The Australian angle: why it matters here

Australia’s direct leverage in Venezuela is limited, but Australia has real interests in the second-order impacts:

  • Energy and inflation: any sustained oil shock—up or down—feeds into local prices.

  • Migration and humanitarian pressure: instability in Venezuela drives displacement through the region, increasing demands on neighbouring states and international assistance.

  • Rules-based order: Canberra routinely argues for consistent adherence to international law; allies expect support, but consistency becomes harder when methods are contested.

The bottom line

If the reports are confirmed and Maduro is indeed in US custody, Trump has achieved a stunning tactical objective: the removal of a long-standing antagonist in the hemisphere.

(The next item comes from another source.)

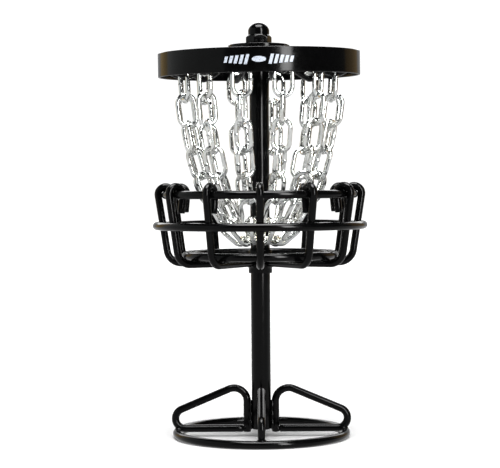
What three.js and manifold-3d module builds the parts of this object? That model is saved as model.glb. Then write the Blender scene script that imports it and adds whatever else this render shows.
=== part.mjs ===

But strategy is the next test. Removing a leader is the opening move; creating a stable, legitimate, Venezuelan-owned political future—without triggering prolonged conflict, regional escalation, or international fracture—is the far harder mission.

And as the disinformation wave has already shown, the battle isn’t only on the ground in Caracas, or in the corridors of Washington. It’s also on the screens in everyone’s pockets.